Глава перваяИЗ ОГНЯ В ПОЛЫНЬЮ

Итак, в тот год и почти в тот день, в те дни, когда нашему герою исполнилось 39 лет, он в очередной раз сменил ремесло и сделался ассистентом театрального режиссера. Отныне Булгаков перестал быть свободным художником, потеряв статус, в котором пребывал последние три года, и опять превратился в совслужащего с твердым окладом, штатным расписанием, местом службы, отпуском, начальством. Но у этой потерянной свободы была оборотная сторона: литературный изгнанник почувствовал себя защищенным. От него, как по команде, отстала вся туча критического гнуса (его и не за что было теперь критиковать: ни одна пьеса больше не шла, книги не издавались и, таким образом, пропал информационный повод для травли), и вчерашний единоличник сделался частью трудового коллектива: он вступил в театральный колхоз, вернее даже сразу в два колхоза (замечательно, что в сентябре 1930 года Булгаков был выдвинут во МХАТе кандидатом в члены комиссии для проверки ударничества и соцсоревнования), пребывая некоторое время в состоянии эйфории и смотря в будущее с уверенностью, казалось бы, навсегда потерянной за истекшие полтора года.

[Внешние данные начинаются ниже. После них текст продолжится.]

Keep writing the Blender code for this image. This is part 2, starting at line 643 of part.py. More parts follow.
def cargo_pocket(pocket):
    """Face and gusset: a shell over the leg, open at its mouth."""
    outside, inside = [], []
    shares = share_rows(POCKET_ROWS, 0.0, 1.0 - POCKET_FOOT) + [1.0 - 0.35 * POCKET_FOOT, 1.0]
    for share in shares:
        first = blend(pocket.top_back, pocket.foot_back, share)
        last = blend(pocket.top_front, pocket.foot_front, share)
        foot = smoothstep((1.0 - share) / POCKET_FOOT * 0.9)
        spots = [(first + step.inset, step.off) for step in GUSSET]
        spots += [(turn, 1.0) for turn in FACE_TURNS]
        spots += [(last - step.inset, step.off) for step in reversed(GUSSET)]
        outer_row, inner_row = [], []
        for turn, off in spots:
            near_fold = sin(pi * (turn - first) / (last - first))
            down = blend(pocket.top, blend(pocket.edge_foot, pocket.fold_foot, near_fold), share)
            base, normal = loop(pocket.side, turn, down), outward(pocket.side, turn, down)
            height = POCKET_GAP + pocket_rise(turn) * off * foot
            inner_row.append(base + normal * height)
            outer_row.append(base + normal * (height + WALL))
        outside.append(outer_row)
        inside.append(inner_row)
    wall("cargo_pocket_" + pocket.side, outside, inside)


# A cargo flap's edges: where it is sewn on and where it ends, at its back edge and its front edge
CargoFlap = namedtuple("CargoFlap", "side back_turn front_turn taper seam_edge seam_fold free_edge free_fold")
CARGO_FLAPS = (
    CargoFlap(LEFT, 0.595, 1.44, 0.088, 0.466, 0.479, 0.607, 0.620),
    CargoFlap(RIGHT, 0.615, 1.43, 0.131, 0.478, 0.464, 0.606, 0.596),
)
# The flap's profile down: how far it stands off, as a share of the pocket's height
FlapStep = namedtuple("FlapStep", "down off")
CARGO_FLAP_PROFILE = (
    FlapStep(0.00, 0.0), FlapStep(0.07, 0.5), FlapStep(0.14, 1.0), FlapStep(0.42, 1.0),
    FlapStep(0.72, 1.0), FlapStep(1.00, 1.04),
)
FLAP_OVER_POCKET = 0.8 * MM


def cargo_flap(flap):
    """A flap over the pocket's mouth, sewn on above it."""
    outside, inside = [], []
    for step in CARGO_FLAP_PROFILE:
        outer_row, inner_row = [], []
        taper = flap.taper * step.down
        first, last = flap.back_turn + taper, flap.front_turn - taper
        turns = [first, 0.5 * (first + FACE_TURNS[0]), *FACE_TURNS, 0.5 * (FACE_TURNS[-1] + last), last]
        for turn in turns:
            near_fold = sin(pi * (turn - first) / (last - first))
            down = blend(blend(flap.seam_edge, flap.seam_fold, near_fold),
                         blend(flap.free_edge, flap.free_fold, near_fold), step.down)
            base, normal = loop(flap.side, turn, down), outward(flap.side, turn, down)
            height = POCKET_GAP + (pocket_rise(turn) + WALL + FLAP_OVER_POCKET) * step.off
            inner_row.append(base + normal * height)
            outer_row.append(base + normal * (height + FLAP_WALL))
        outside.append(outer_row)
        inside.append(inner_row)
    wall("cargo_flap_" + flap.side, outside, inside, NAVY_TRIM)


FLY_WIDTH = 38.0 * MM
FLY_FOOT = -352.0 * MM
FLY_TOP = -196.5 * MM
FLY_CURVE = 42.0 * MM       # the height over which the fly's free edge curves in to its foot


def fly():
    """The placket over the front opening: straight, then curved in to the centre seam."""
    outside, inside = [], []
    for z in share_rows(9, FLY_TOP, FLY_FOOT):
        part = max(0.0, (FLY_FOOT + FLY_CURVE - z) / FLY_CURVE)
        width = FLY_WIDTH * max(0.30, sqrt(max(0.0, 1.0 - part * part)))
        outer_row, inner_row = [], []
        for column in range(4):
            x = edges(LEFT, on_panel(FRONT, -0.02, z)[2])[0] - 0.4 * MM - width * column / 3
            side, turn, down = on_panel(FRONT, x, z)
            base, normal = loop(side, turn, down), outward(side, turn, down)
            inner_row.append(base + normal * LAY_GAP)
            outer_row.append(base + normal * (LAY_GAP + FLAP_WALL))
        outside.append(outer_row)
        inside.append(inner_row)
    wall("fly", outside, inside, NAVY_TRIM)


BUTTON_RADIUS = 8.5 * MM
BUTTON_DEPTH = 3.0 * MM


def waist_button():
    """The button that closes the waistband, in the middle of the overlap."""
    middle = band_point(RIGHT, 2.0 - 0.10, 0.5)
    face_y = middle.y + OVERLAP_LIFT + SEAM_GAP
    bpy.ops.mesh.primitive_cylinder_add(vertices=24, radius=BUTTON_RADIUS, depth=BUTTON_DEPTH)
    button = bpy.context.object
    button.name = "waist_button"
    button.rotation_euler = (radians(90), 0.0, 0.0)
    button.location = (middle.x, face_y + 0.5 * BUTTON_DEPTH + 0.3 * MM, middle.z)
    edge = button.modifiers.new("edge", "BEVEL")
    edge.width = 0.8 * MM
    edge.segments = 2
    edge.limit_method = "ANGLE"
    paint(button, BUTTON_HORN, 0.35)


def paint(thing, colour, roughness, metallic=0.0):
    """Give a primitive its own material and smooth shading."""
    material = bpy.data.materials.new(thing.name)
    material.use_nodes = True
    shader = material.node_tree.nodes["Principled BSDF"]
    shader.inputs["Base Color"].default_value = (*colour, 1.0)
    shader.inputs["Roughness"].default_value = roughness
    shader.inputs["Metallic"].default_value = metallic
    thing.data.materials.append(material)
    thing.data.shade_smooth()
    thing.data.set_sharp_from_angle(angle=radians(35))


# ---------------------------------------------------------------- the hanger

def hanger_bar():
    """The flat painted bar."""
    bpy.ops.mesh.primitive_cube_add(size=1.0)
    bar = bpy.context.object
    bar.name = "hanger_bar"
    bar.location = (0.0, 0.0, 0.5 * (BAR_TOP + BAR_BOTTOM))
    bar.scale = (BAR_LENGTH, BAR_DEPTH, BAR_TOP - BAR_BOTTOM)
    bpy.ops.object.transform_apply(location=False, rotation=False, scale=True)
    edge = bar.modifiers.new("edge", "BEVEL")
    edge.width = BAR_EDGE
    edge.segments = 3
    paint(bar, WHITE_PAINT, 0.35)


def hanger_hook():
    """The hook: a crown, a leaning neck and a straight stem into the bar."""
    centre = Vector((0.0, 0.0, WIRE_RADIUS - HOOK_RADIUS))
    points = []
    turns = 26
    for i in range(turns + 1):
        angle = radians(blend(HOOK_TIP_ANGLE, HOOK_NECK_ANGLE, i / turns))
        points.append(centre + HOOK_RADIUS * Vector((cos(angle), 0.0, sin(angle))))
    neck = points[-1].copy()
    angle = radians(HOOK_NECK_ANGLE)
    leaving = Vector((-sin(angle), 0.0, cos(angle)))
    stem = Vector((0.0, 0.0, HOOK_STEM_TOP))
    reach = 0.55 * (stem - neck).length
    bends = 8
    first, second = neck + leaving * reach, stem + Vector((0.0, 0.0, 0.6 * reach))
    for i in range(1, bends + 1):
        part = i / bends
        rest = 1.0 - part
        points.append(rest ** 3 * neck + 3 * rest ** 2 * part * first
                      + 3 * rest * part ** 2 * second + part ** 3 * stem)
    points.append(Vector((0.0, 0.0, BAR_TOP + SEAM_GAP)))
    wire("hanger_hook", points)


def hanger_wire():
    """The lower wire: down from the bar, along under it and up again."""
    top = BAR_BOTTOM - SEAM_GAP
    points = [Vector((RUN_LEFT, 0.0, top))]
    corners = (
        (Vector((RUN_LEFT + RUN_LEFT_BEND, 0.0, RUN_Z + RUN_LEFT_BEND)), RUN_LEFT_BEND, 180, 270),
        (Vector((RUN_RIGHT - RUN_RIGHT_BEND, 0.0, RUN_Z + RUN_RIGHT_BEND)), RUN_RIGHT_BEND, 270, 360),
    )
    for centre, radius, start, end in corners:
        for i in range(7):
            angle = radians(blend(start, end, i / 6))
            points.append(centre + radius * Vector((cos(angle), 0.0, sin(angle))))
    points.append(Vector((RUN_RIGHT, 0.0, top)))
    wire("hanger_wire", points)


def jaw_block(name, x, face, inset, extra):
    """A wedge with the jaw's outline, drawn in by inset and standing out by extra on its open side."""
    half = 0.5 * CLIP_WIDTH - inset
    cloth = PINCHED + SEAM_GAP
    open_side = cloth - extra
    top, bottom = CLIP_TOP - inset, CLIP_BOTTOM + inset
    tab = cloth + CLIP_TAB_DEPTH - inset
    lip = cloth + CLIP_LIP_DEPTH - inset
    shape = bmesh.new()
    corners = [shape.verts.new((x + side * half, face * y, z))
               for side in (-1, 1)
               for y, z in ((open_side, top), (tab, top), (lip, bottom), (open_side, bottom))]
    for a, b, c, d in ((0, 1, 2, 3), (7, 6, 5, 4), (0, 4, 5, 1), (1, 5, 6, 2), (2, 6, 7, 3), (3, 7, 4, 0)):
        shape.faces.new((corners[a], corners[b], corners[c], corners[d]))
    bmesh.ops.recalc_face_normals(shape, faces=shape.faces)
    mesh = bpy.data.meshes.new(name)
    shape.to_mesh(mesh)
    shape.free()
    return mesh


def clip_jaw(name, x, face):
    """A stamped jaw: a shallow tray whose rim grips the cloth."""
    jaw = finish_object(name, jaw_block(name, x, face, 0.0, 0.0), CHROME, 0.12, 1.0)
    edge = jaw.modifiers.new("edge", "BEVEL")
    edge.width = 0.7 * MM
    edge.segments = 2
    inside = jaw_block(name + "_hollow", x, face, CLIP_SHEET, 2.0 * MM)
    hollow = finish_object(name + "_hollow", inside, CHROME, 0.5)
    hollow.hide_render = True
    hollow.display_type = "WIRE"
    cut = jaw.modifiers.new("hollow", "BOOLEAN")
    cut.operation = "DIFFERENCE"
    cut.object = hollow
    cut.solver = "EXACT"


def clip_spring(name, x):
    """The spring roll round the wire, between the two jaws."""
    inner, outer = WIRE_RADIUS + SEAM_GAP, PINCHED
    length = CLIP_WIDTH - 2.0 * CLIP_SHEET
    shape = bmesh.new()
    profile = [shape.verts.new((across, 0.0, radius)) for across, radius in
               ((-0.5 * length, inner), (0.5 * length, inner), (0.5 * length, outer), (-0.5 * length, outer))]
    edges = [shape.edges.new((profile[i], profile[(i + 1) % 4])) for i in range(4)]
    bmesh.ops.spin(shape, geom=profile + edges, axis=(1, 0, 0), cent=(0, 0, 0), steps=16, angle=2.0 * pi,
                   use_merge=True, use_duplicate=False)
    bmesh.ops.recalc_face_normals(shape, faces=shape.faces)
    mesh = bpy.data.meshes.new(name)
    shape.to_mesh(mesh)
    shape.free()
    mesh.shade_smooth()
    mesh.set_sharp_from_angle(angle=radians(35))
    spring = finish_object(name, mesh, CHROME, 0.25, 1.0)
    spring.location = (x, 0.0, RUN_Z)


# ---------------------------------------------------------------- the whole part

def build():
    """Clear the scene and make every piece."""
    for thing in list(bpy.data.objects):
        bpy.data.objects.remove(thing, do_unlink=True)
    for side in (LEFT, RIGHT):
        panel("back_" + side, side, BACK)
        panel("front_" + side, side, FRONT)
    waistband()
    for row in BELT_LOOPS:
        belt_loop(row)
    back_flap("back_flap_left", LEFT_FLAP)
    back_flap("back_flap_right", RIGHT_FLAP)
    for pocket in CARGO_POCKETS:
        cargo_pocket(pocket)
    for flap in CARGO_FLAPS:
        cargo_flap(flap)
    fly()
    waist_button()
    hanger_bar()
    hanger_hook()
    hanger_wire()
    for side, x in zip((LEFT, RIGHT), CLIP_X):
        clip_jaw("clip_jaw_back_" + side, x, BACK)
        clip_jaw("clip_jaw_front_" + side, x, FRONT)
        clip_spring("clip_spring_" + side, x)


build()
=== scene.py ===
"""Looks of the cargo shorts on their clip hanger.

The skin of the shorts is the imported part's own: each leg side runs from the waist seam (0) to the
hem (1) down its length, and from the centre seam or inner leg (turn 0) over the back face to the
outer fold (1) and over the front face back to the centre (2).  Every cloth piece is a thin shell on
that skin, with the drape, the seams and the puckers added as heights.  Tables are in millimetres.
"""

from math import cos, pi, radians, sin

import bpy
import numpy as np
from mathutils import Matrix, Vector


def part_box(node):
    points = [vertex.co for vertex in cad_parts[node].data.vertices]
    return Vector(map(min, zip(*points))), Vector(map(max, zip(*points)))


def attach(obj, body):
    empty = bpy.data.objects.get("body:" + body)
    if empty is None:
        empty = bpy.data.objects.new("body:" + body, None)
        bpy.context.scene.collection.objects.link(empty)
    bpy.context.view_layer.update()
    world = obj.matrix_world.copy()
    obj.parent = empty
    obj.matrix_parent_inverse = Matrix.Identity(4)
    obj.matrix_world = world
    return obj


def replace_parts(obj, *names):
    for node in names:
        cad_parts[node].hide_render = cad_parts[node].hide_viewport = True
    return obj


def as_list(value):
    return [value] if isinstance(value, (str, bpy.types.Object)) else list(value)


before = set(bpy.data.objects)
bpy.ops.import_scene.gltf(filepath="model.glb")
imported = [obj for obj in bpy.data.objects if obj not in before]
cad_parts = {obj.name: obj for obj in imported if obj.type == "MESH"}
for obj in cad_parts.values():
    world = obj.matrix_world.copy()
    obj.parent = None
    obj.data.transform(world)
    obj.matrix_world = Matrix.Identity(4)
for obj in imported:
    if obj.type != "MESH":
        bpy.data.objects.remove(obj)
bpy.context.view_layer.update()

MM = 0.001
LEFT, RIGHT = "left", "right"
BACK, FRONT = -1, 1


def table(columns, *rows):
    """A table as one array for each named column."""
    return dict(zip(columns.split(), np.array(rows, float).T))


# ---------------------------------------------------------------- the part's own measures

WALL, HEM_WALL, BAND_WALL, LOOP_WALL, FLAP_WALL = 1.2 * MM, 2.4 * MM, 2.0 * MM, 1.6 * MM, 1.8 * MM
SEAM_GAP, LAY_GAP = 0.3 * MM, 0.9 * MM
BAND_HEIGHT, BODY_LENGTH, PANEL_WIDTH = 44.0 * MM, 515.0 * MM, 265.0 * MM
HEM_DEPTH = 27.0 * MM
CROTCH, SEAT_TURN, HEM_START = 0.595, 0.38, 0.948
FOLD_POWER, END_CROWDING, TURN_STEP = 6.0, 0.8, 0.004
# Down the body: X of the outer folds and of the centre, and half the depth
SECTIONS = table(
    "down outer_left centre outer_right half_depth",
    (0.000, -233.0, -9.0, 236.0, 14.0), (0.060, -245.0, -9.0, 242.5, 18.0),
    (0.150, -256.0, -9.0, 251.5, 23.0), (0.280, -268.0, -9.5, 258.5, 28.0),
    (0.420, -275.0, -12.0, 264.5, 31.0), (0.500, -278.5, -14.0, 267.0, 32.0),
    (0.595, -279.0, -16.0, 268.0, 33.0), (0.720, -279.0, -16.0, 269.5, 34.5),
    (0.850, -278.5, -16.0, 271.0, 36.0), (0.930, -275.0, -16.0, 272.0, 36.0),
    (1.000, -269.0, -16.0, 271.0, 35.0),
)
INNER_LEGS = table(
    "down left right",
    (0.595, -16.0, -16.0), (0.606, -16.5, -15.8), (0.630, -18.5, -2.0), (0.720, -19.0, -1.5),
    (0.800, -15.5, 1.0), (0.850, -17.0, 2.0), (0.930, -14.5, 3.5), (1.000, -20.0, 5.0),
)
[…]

Летом режиссер поехал вместе с артистами ТРАМа в Крым, отправив с дороги законной жене письмо: «Ну, Любаня, можешь радоваться. Я уехал! Ты скучаешь без меня, конечно? <…> Жаль, что не было возможности мне взять тебя (совесть грызет, что я один под солнцем)». А уже по приезде в Крым послал телеграмму даме сердца: «Убежден ваше ведомство может срочно приобрести Москве курбюро путевку южный берег Крыма <…> Как здоровье? Привет вашему семейству» [13; 225].

Все это косвенно говорит о том, что летом 1930 года Булгаков был еще далек от мысли расстаться с одной женщиной и соединить судьбу с другой, и неслучайно на машинописном экземпляре «Мольера», датированном 15 мая 1930 года, автор сделал надпись: «Твой экземпляр, Любаня!!» и там же появилось официальное посвящение: «Жене моей Любови Евгеньевне Булгаковой посвящается». А с Еленой Сергеевной отношения были скорее шутливыми, легкими, да и ответная телеграмма жены командарма, в ответ на приглашение в Крым оставшейся дома, выглядела больше дружеской нежели любовной: «Здравствуйте, друг мой Мишенька. Очень вас вспоминаю, и очень вы милы моему сердцу. Поправляйтесь, отдыхайте. Хочется вас увидеть веселым, бодрым, жутким симпатягой. Ваша Мадлена Трусикова-Ненадежная» [13; 226].